« Le recours à la pharmacologie pour les soins douloureux de l’enfant est encore rare, mais il devrait grandir aussi vite qu’à Trousseau, quand les professionnels ont été formés, dans des services d’urgences ou d’hémato-oncologie notamment, tant l’usage de la kétamine est "facile". Une manière plus "élégante" de soigner, sans contention majeure », souligne le Pr Daniel Annequin, unité Douleur de l’Hôpital Trousseau (Paris).
Il s’agit d’un produit ancien, un anesthésique « tout terrain » en raison de sa grande marge de sécurité (lorsque les moyens de ventilation sont inaccessibles), utilisé initialement en anesthésie générale à des doses 4 fois supérieures.
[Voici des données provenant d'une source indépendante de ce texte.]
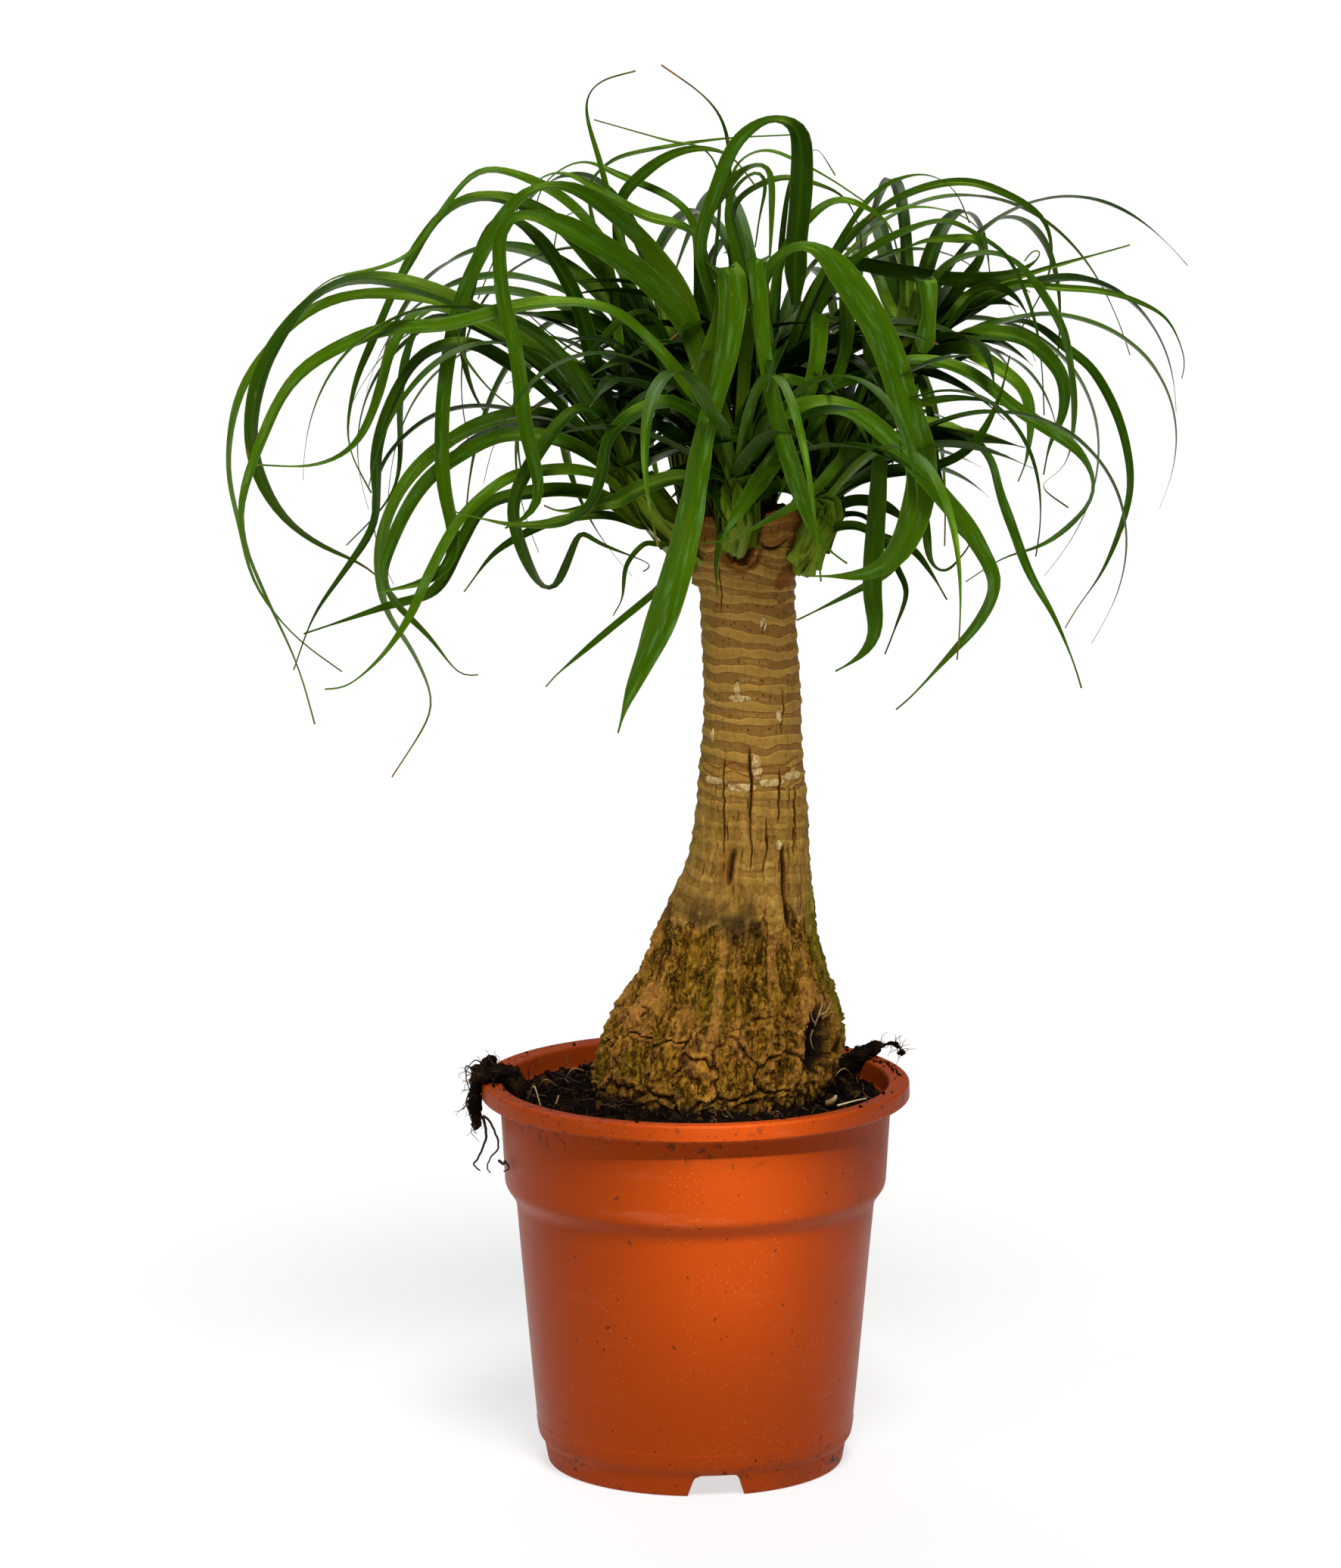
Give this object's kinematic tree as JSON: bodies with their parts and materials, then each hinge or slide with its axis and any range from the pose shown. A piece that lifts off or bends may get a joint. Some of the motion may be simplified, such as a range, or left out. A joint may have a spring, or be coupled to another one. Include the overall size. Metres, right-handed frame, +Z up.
{
  "type": "potted ponytail palm",
  "caption": "Potted ponytail palm with a swollen corky base, a ringed stem cut at the top and arching strap leaves, standing in soil in a round nursery pot.",
  "frame": {"origin": "middle of the whole plant's outline in plan, on the surface that the pot stands on", "axes": "+Z up along the stem, +X to the right seen from the front, the front faces -Y"},
  "size_m": [0.4242, 0.3902, 0.6177],
  "materials": {
    "pot_plastic": "satin injection-moulded terracotta-orange plastic with light scuffs and specks of soil",
    "soil": "matt crumbly dark peat compost with fibres",
    "bark": "matt ringed bark above, rough olive-brown cork plates below",
    "peat": "matt matted peat and fine dark roots",
    "leaf": "satin strap leaf, fine lengthwise veins, pale margins, dry brown tips"
  },
  "bodies": {
    "root": {"pot": "pot_plastic", "soil": "soil", "stem": "bark", "rim_clod": "peat", "rim_root": "peat", "shoot_front": "leaf", "shoot_left": "leaf", "shoot_right": "leaf", "shoot_right_back": "leaf", "shoot_back": "leaf", "shoot_back_left": "leaf"}
  },
  "joints": []
}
Ici, la présence d’un médecin anesthésiste n’est pas nécessaire ; le médecin hospitalier qui l’administre doit par contre être spécifiquement formé à son usage. Idéalement, ce médecin a lui-même assisté à au moins une dizaine de gestes sous kétamine. Il connaît la pharmacologie du produit, sait identifier les contre-indications, ainsi que reconnaître et traiter les très rares effets indésirables sérieux (laryngospasme, apnée, « airway » obstructif, tirage laryngé, etc.). Enfin, il doit savoir pratiquer les manœuvres respiratoires élémentaires : luxation du maxillaire inférieur, ventilation au masque, etc.
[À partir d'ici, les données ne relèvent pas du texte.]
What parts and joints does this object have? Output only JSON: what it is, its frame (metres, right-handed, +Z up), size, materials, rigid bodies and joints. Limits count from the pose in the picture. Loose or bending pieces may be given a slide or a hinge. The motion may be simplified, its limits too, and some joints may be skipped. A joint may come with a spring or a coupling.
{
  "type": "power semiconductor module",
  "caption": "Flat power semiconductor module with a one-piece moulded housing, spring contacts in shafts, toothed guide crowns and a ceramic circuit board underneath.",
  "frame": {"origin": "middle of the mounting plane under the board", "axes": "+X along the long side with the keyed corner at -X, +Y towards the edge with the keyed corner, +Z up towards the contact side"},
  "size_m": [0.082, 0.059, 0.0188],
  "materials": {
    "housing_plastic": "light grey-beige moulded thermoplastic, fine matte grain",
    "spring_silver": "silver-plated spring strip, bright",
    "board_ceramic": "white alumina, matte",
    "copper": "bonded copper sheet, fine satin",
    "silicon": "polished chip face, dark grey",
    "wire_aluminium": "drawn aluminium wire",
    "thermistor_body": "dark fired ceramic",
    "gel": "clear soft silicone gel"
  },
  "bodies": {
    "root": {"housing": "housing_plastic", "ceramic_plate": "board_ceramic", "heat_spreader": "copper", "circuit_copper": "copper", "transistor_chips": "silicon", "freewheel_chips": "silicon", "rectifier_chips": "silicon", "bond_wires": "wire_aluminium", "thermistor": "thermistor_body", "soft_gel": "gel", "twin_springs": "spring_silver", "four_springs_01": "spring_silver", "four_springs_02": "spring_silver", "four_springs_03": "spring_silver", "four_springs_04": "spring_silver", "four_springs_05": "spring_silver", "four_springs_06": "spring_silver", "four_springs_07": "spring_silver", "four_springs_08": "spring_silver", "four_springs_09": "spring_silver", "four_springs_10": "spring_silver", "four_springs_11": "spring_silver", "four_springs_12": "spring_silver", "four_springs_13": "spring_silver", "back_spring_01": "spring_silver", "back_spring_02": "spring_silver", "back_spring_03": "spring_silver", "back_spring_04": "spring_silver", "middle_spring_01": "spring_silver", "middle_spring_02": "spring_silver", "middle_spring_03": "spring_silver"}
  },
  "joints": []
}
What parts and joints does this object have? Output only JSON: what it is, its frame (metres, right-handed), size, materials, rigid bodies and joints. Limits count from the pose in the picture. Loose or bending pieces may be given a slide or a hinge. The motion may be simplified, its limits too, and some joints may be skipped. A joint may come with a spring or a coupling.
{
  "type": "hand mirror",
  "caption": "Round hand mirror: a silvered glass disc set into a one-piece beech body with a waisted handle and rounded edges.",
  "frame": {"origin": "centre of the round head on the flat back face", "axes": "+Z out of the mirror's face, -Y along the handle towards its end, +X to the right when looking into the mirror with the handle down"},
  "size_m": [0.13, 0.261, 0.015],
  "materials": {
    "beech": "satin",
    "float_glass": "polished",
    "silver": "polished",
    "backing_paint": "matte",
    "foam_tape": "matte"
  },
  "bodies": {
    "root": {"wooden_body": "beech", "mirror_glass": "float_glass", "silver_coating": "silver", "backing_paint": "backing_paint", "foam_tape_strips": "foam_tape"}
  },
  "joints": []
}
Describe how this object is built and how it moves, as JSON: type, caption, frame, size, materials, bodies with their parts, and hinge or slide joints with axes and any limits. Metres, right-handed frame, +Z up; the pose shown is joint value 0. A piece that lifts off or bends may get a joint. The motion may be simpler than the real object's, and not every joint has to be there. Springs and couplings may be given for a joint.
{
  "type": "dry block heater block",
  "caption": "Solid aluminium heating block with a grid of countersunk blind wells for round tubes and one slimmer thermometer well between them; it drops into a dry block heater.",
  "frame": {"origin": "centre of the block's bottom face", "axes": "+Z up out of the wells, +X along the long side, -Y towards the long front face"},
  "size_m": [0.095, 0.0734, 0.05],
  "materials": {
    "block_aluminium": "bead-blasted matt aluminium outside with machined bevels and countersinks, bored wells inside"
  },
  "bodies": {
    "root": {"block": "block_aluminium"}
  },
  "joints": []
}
Sans dépression respiratoire
À l’inverse des anesthésiques classiques, il stimule le cerveau, ce qui permet d’éviter dépression respiratoire et/ou cardiovasculaire. Son effet antalgique est dissociatif, s’exerce au niveau du thalamus où les influx douloureux (sensoriels et émotionnels) sont découplés. L’enfant garde souvent les yeux ouverts, il rêve ; les hallucinations (LSD-like) observées à doses plus élevées sont exceptionnelles. Les réflexes de protection laryngée sont maintenus, voire amplifiés, ce qui met l’enfant à l’abri de fausse route.
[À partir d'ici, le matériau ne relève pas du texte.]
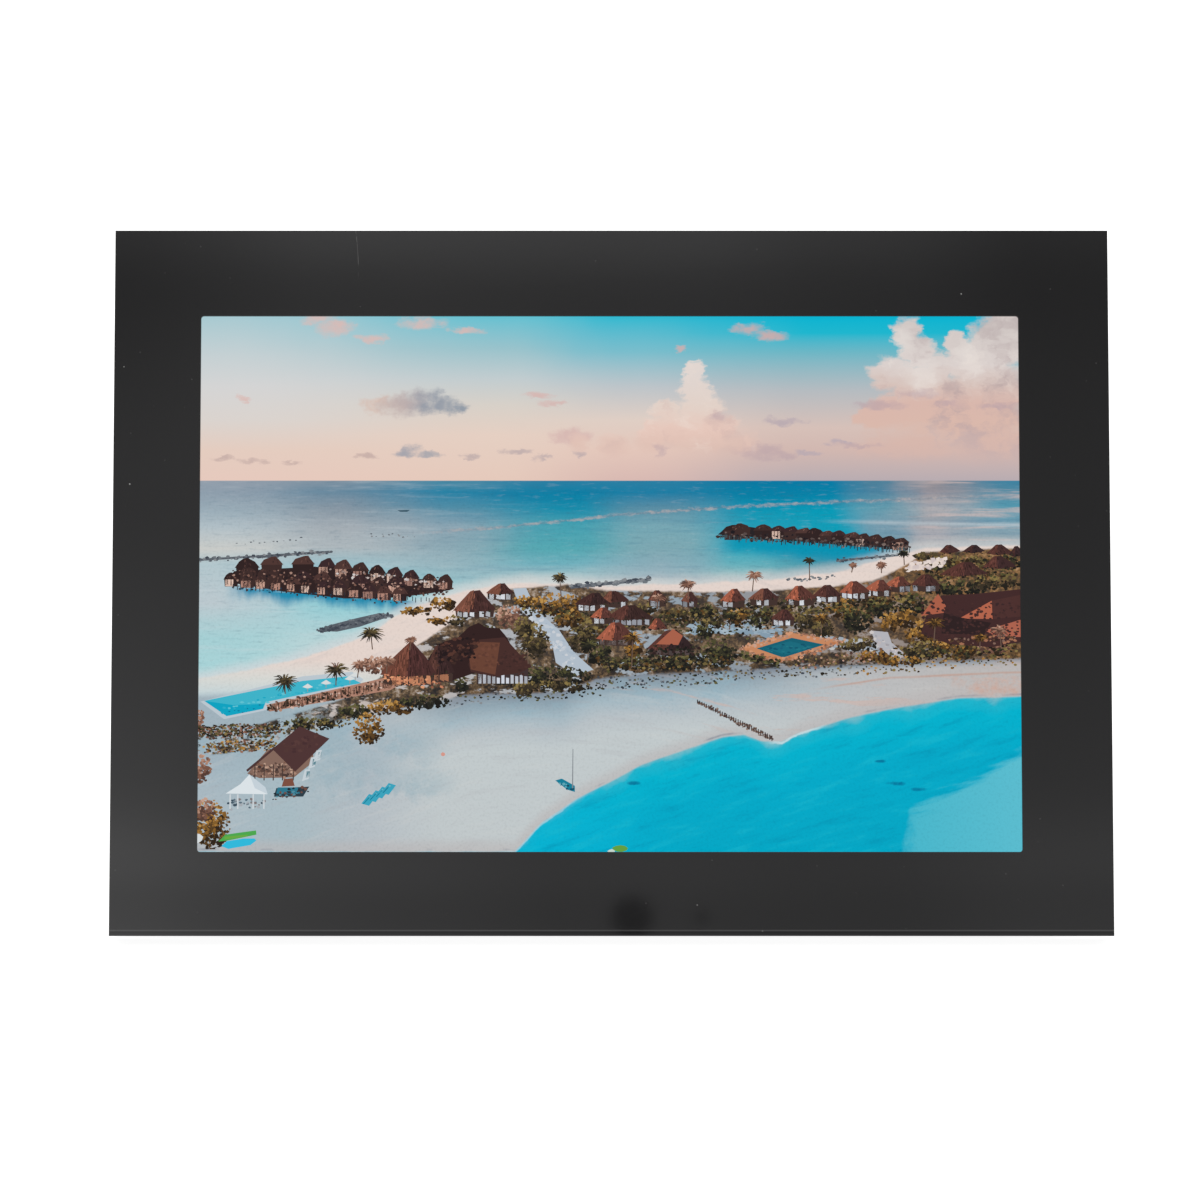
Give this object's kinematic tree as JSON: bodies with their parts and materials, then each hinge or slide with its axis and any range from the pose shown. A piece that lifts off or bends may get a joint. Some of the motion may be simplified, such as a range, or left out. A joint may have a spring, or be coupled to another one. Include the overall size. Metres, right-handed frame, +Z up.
{
  "type": "digital photo frame",
  "caption": "Wide flat black digital photo frame with a lit colour display, rear keys, side sockets, keyhole wall hangers and a folding easel leg.",
  "frame": {"origin": "middle of the footprint on the table, under the centre of the box around the standing frame", "axes": "+X to the viewer's right along the long side, +Y from the picture towards the back, +Z up"},
  "size_m": [0.261, 0.0828, 0.1792],
  "materials": {
    "face_black": "satin black, very fine texture",
    "foam_black": "closed-cell foam",
    "pressed_steel": "plated pressed sheet",
    "screen_film": "clear film over a lit picture",
    "panel_glass": "thin flat glass",
    "white_plastic": "moulded white",
    "clear_plastic": "clear moulded sheet",
    "lamp_board": "white lamp strip",
    "lamp_yellow": "yellow lamp domes",
    "circuit_green": "green lacquered board",
    "amber_film": "amber flexible film",
    "black_sheet": "thin black sheet",
    "ribbon_white": "flat white ribbon",
    "chip_black": "moulded chip case",
    "fin_aluminium": "extruded and brushed",
    "copper_film": "printed aerial film",
    "chip_tan": "ceramic and solder",
    "cell_steel": "coin cell can",
    "zinc_steel": "zinc-plated steel",
    "jack_black": "moulded black",
    "contact_metal": "plated contact",
    "speaker_metal": "pressed and painted",
    "cone_grey": "pressed paper",
    "wire_red": "insulated wire",
    "button_black": "fine matte key caps",
    "cover_black": "spark-textured moulded black",
    "screw_black": "black-oxide steel",
    "foot_rubber": "dull soft rubber"
  },
  "bodies": {
    "frame": {"front_frame": "face_black", "panel_gasket": "foam_black", "speaker_gaskets": "foam_black", "panel_bezel": "pressed_steel", "backlight_tray": "pressed_steel", "panel_brackets": "pressed_steel", "hanger_plates": "pressed_steel", "usb_socket": "pressed_steel", "card_socket": "pressed_steel", "wifi_module": "pressed_steel", "screen_polariser": "screen_film", "panel_glass": "panel_glass", "panel_frame": "white_plastic", "diffuser_sheet": "white_plastic", "reflector_sheet": "white_plastic", "ribbon_connector": "white_plastic", "usb_tongue": "white_plastic", "prism_sheet": "clear_plastic", "light_guide": "clear_plastic", "led_strip": "lamp_board", "backlight_leds": "lamp_yellow", "driver_board": "circuit_green", "main_board": "circuit_green", "button_board": "circuit_green", "driver_flex": "amber_film", "insulation_sheet": "black_sheet", "panel_ribbon": "ribbon_white", "button_ribbon": "ribbon_white", "main_processor": "chip_black", "memory_chips": "chip_black", "button_switches": "chip_black", "battery_holder": "chip_black", "power_inductors": "chip_black", "heat_sink": "fin_aluminium", "board_capacitors": "fin_aluminium", "wifi_antenna": "copper_film", "chip_parts": "chip_tan", "clock_battery": "cell_steel", "bracket_screws": "zinc_steel", "board_screws": "zinc_steel", "stand_hinge_pin": "zinc_steel", "dc_jack": "jack_black", "dc_contact": "contact_metal", "hinge_washers": "contact_metal", "speaker_left": "speaker_metal", "speaker_right": "speaker_metal", "speaker_cones": "cone_grey", "speaker_leads": "wire_red", "rear_cover": "cover_black", "rear_cover_screws": "screw_black", "bottom_feet": "foot_rubber"},
    "stand": {"stand_leg": "cover_black", "stand_foot_pad": "foot_rubber"},
    "power_key": {"power_button": "button_black"},
    "menu_key": {"menu_button": "button_black"},
    "back_key": {"back_button": "button_black"},
    "left_key": {"left_button": "button_black"},
    "right_key": {"right_button": "button_black"},
    "play_key": {"play_button": "button_black"}
  },
  "joints": [
    {"name": "stand_fold", "type": "hinge", "parent": "frame", "child": "stand", "pos_m": [0, 0.01348, 0.10951], "axis": [-1, 0, 0], "range_deg": [0, 31]},
    {"name": "power_press", "type": "slide", "parent": "frame", "child": "power_key", "axis": [0, -0.9511, 0.309], "range_m": [0, 0.0004], "stiffness_N_per_m": 3000},
    {"name": "menu_press", "type": "slide", "parent": "frame", "child": "menu_key", "axis": [0, -0.9511, 0.309], "range_m": [0, 0.0004], "stiffness_N_per_m": 3000},
    {"name": "back_press", "type": "slide", "parent": "frame", "child": "back_key", "axis": [0, -0.9511, 0.309], "range_m": [0, 0.0004], "stiffness_N_per_m": 3000},
    {"name": "left_press", "type": "slide", "parent": "frame", "child": "left_key", "axis": [0, -0.9511, 0.309], "range_m": [0, 0.0004], "stiffness_N_per_m": 3000},
    {"name": "right_press", "type": "slide", "parent": "frame", "child": "right_key", "axis": [0, -0.9511, 0.309], "range_m": [0, 0.0004], "stiffness_N_per_m": 3000},
    {"name": "play_press", "type": "slide", "parent": "frame", "child": "play_key", "axis": [0, -0.9511, 0.309], "range_m": [0, 0.0004], "stiffness_N_per_m": 3000}
  ]
}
Les contre-indications absolues sont rares : l’âge, en dessous de 6 mois, un enfant psychotique, un geste intra-buccal ou l’absence de personnel formé. Les contre-indications relatives (le risque pouvant être supérieur au bénéfice) sont des voies aériennes instables ou potentiellement obstruées, infectées, une comitialité, un traumatisme crânien avec perte de connaissance, etc.
La kétamine peut être administrée à partir de 6 mois donc, à la dose de 0,5 mg/kg pour commencer, en intraveineuse directement. Après un délai d’action de 2 minutes, le temps d’action est bref (7 minutes environ) et autorise une ponction lombaire par exemple, un myélogramme ou un pansement de cathéter. Elle peut être associée au MEOPA (pour les enfants non phobiques du masque). En une heure après une injection unique, le produit est complètement métabolisé et n’oblige à aucune surveillance au-delà. « Les symptômes qui pourraient survenir après le soin, au domicile, n’auraient aucun lien avec le produit », rassure le Pr Annequin.